Patrick, 47 ans, est probablement l’invité le plus âgé. Il vient à chaque soirée. Il aime justement le fait qu’elles soient classes, « mais pour ce qui est de l’échangisme, elles sont plutôt comparables à une fête d’anniversaire pour enfants. Ces soirées consistent à voir, à être vu, à s’afficher – ce qui est typique de Munich. Les relations sexuelles sont plutôt rares et se déroulent à porte close. Ma copine aimerait faire l’amour avec un autre homme ce soir, mais ils sont tous complètement obsédés par leur propre femme », déclare-t-il.

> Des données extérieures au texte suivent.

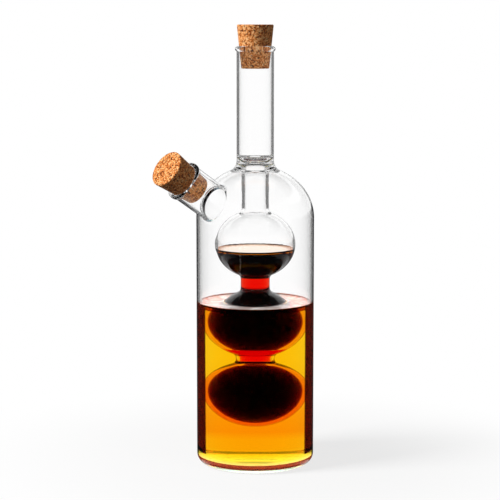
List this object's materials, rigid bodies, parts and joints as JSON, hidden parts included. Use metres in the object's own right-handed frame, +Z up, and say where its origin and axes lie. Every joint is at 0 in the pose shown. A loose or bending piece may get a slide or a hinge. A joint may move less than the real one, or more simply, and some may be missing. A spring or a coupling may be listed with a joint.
{
  "type": "oil and vinegar bottle",
  "caption": "Corked glass bottle with a bulbed inner vessel: oil stands round it and pours from a slanted side spout, vinegar inside pours from the neck.",
  "frame": {"origin": "middle of the foot, on the plane that the bottle stands on, on the axis of body and neck", "axes": "+Z up along the bottle's axis to the neck; +Y the side that the slanted spout leans to; +X completes the right-handed frame"},
  "size_m": [0.07, 0.1066, 0.2618],
  "materials": {
    "clear_glass": "clear fire-polished blown glass",
    "oil": "clear amber cooking oil, still surface",
    "vinegar": "near-black dark red vinegar, still surface",
    "cork": "pressed granulated cork, dry and matte"
  },
  "bodies": {
    "root": {"glass": "clear_glass", "oil": "oil", "vinegar": "vinegar", "neck_cork": "cork", "spout_cork": "cork"}
  },
  "joints": []
}
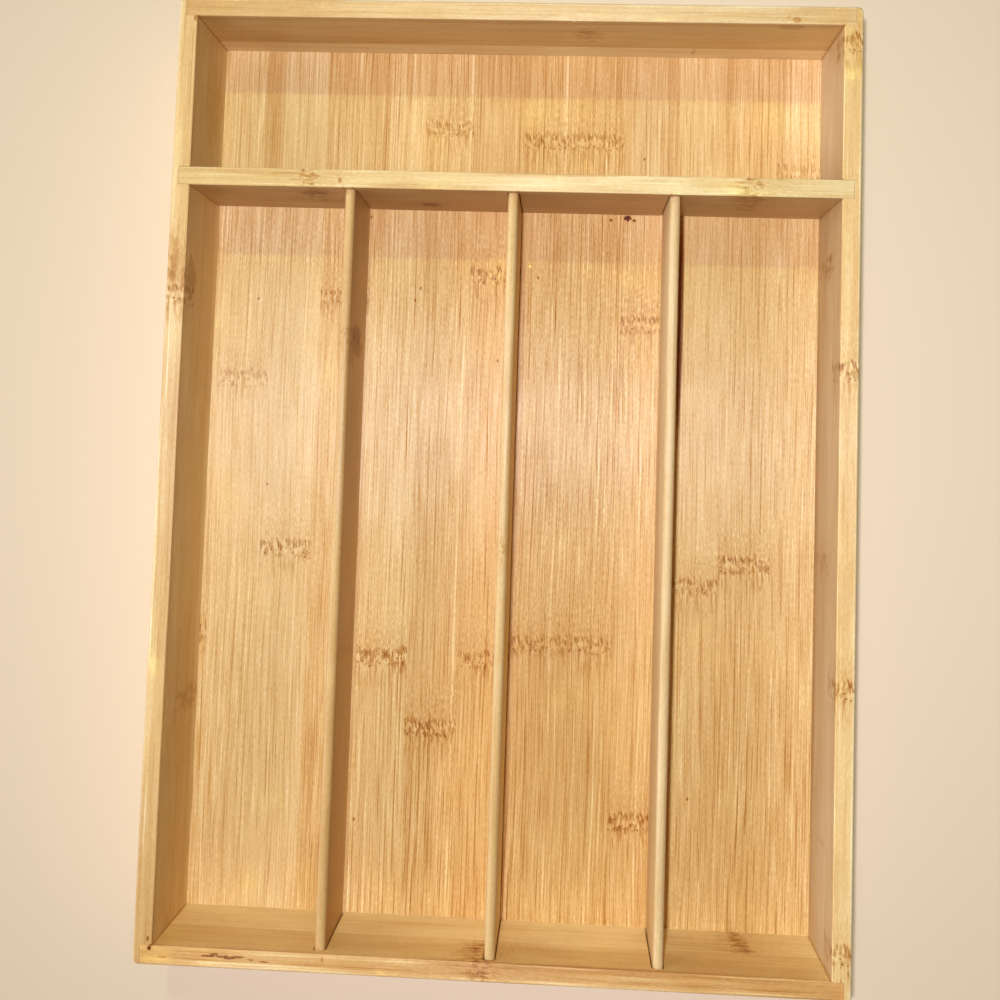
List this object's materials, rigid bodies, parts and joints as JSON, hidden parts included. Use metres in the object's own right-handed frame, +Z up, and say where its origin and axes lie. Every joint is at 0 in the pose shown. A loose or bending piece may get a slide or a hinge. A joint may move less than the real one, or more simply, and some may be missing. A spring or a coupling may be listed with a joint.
{
  "type": "cutlery tray",
  "caption": "Shallow open bamboo drawer tray with a crosswise compartment at the back and lengthwise compartments for cutlery in front of it.",
  "frame": {"origin": "centre of the footprint, on the surface that the tray stands on", "axes": "+X to the right across the tray, +Y to the back where the crosswise compartment is, +Z up"},
  "size_m": [0.26, 0.362, 0.05],
  "materials": {
    "wall_bamboo": "laminated bamboo board, satin clear lacquer, fine straight fibres and a few nodes",
    "divider_bamboo": "thin bamboo board with a rounded top, satin clear lacquer",
    "floor_bamboo": "bamboo panel of side-by-side strips about 20 mm wide, satin clear lacquer"
  },
  "bodies": {
    "root": {"left_side_wall": "wall_bamboo", "right_side_wall": "wall_bamboo", "back_wall": "wall_bamboo", "front_wall": "wall_bamboo", "cross_divider": "wall_bamboo", "left_divider": "divider_bamboo", "middle_divider": "divider_bamboo", "right_divider": "divider_bamboo", "floor_panel": "floor_bamboo"}
  },
  "joints": []
}
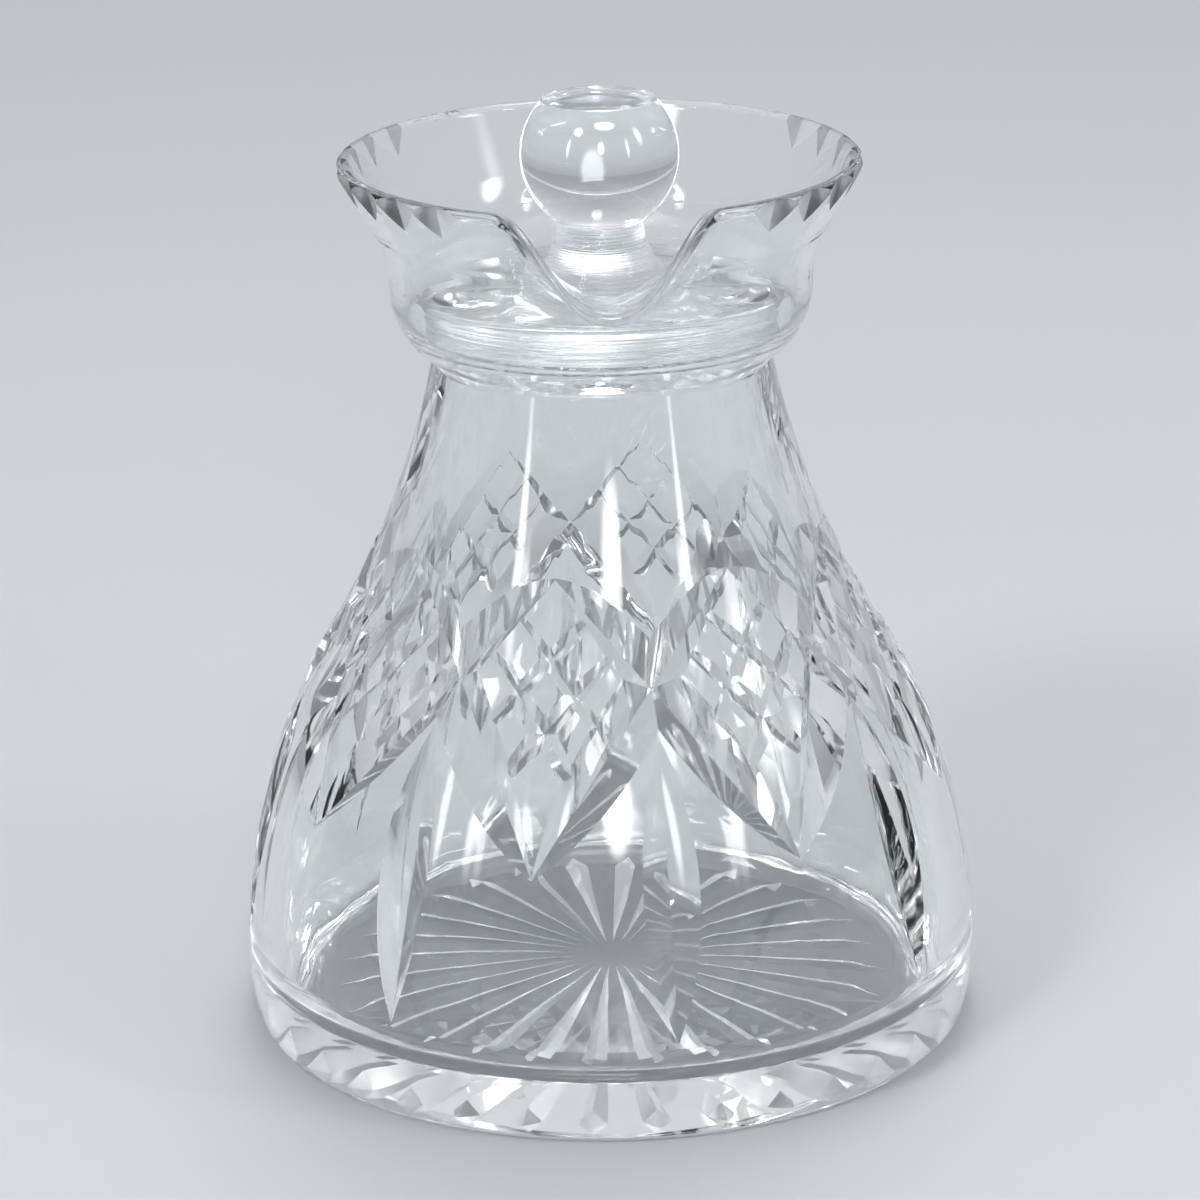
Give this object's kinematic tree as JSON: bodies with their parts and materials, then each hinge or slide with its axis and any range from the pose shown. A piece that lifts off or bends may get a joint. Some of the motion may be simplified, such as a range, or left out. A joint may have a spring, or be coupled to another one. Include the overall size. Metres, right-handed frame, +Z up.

Soudain, il se passe enfin quelque chose. Des couples disparaissent à l’étage. Un groupe de participants regarde ce qui se passe dans l’une des chambres du rez-de-chaussée. À l’intérieur, deux femmes, une blonde et une brune, sont dans le jacuzzi et sirotent leur prosecco. Un homme musclé prend la blonde par-derrière, pendant qu’elle continue à discuter avec son amie. Il passe ensuite à l’autre femme, tout en gardant sa main entre les jambes de la blonde. Un deuxième homme entre dans le jacuzzi, lève son verre et porte un toast.
Caro, 28 ans, est assise dehors avec son fiancé et fume une cigarette. « Les amitiés qui se forment ici sont assez intenses. Mais parfois, la vie d’échangiste interfère avec la vie normale. » Plus ce groupe d’amis s’agrandit, plus c’est le cas. « Cette scène vous absorbe comme une éponge. Parfois, quand je suis avec mes autres amis – qui sont tous un peu plus conservateurs que moi – j’ai l’impression de mener une double vie. »
Une brune vêtue d’une espèce de costume pervers de l’espace – gris métallique, haut en faux cuir qui laisse apparaître ses seins – s’assoit à notre table. Elle se présente. Le fiancé de Caro range son téléphone dans sa poche et lui répond : « Salut, comment est la vie sur Mars ? »Elle sourit : « Géniale, j’y retourne dans cinq ans ». Tout le monde se marre. Caro fait un clin d’œil à son fiancé et s’éloigne un peu pour les laisser flirter.
*Les noms de Jane, Lana et Konstantin ont été changés pour protéger leur vie privée.